In 1967, Los Angeles Police Department Inspector Daryl Gates came up with the concept of SWAT based on his experience policing Black uprisings such as the Watts Riots. The War on Drugs saw higher rates of lethal force as the government transferred military equipment to police departments—a transfer that was motivated out of the government’s fear of Black liberation and antiwar movements.

In Canada, eleven indigenous Guatemalan women are in the process of taking a multinational mining company to court. The women allege that in 2007, police officers, soldiers, and private security personnel attacked their village of Lote Ocho, in eastern Guatemala, and burned dozens of homes in a bid to drive the community from their ancestral land.
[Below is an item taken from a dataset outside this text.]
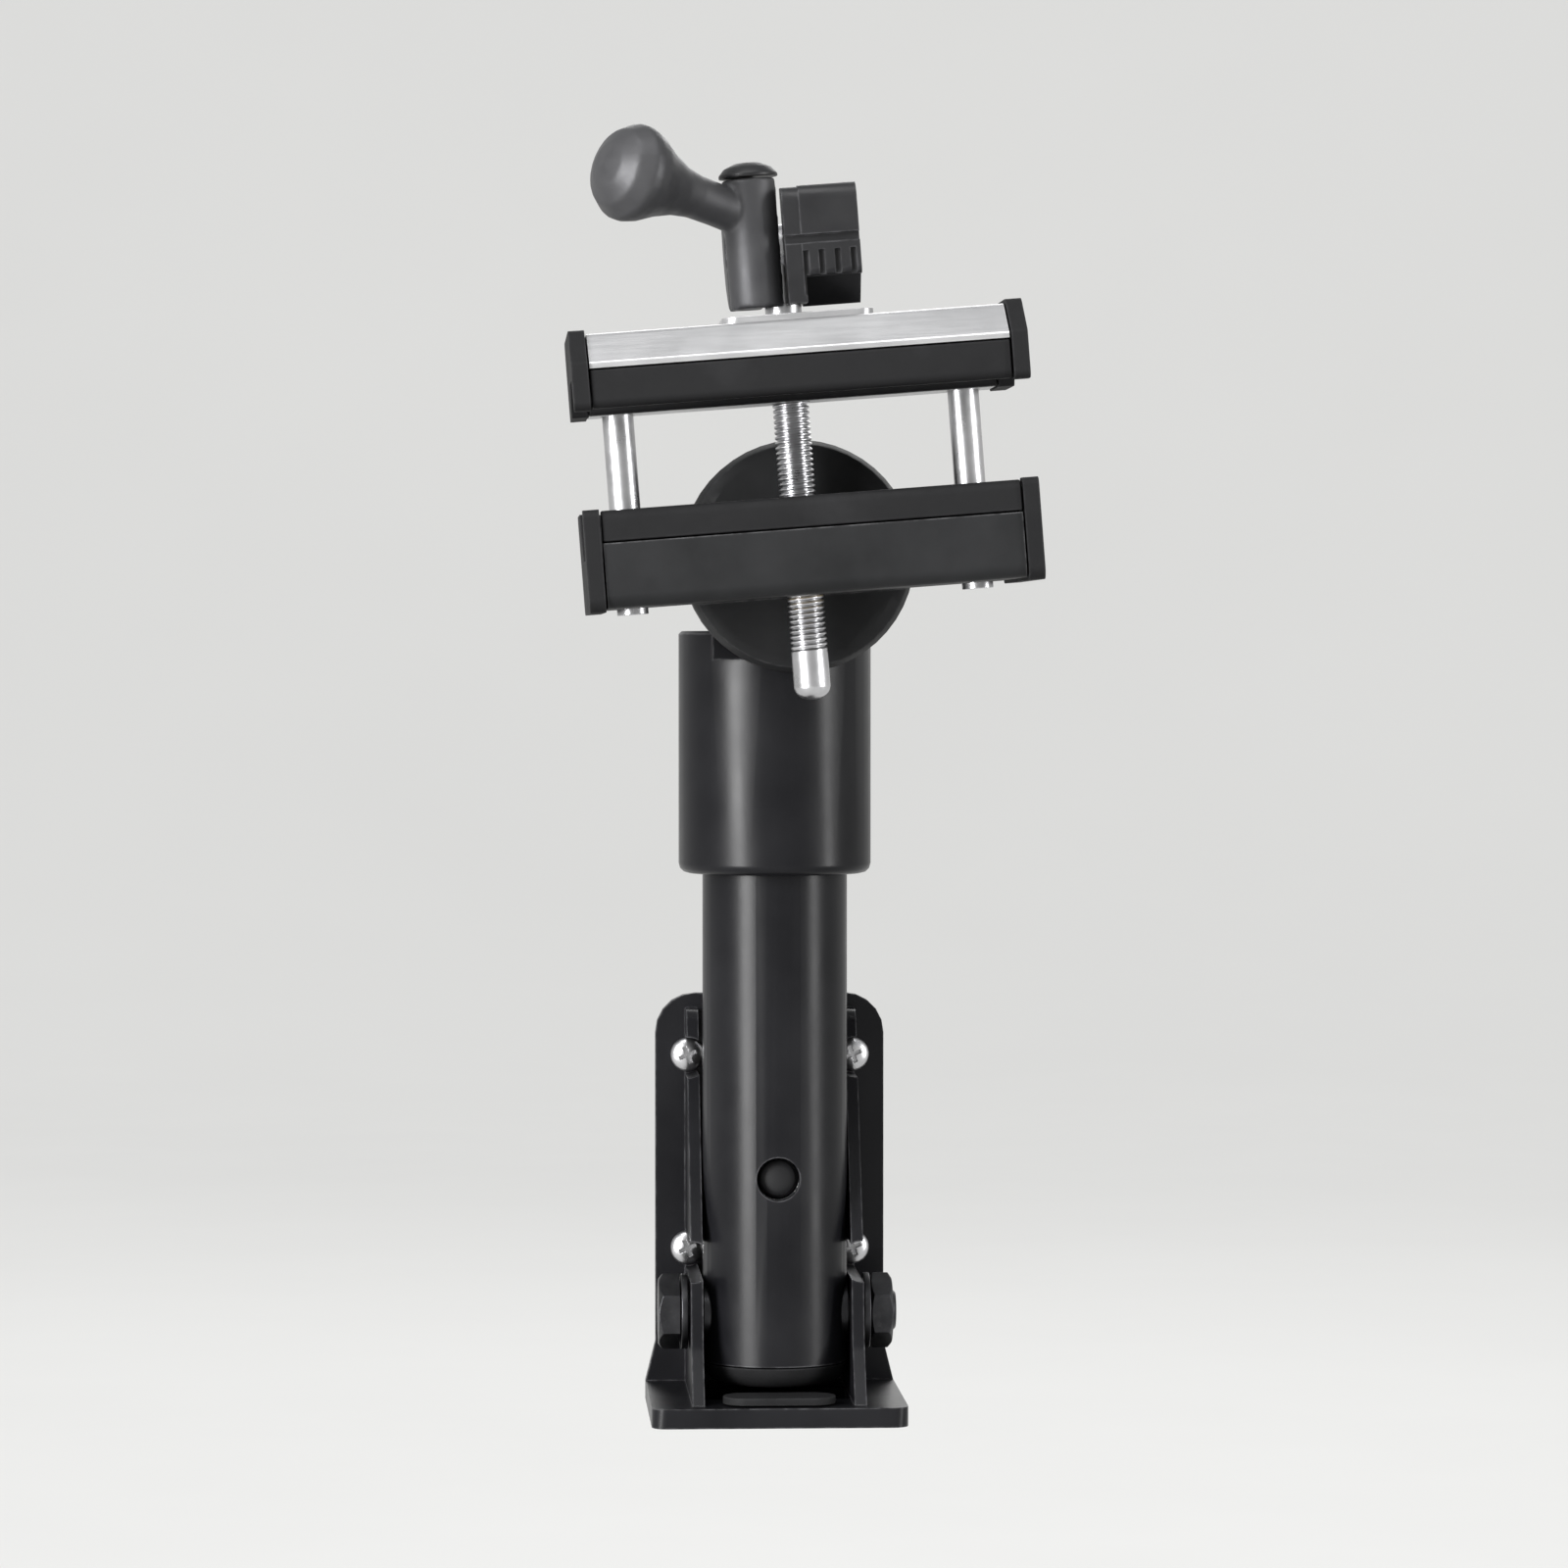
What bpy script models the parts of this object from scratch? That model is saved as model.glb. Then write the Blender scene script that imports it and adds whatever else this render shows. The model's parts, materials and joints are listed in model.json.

Xstrata, a UK-registered company part of Glencore plc (an Anglo–Swiss commodity trading and mining company) is in court in London accused of hiring the Peruvian National Police (PNP) to oppress environmental protesters who were demonstrating against the Tintaya copper mine in a remote region of the Andes in 2012.

A coalition of activists in the USA are preparing for protests against Urban Shield, a police training event and trade expo. Urban Shield brings together police departments from across the US and globally for intensive training " to learn how to better repress, criminalize, and militarize our communities." The event has been held annually in Alameda County since 2007, and recieves government funding.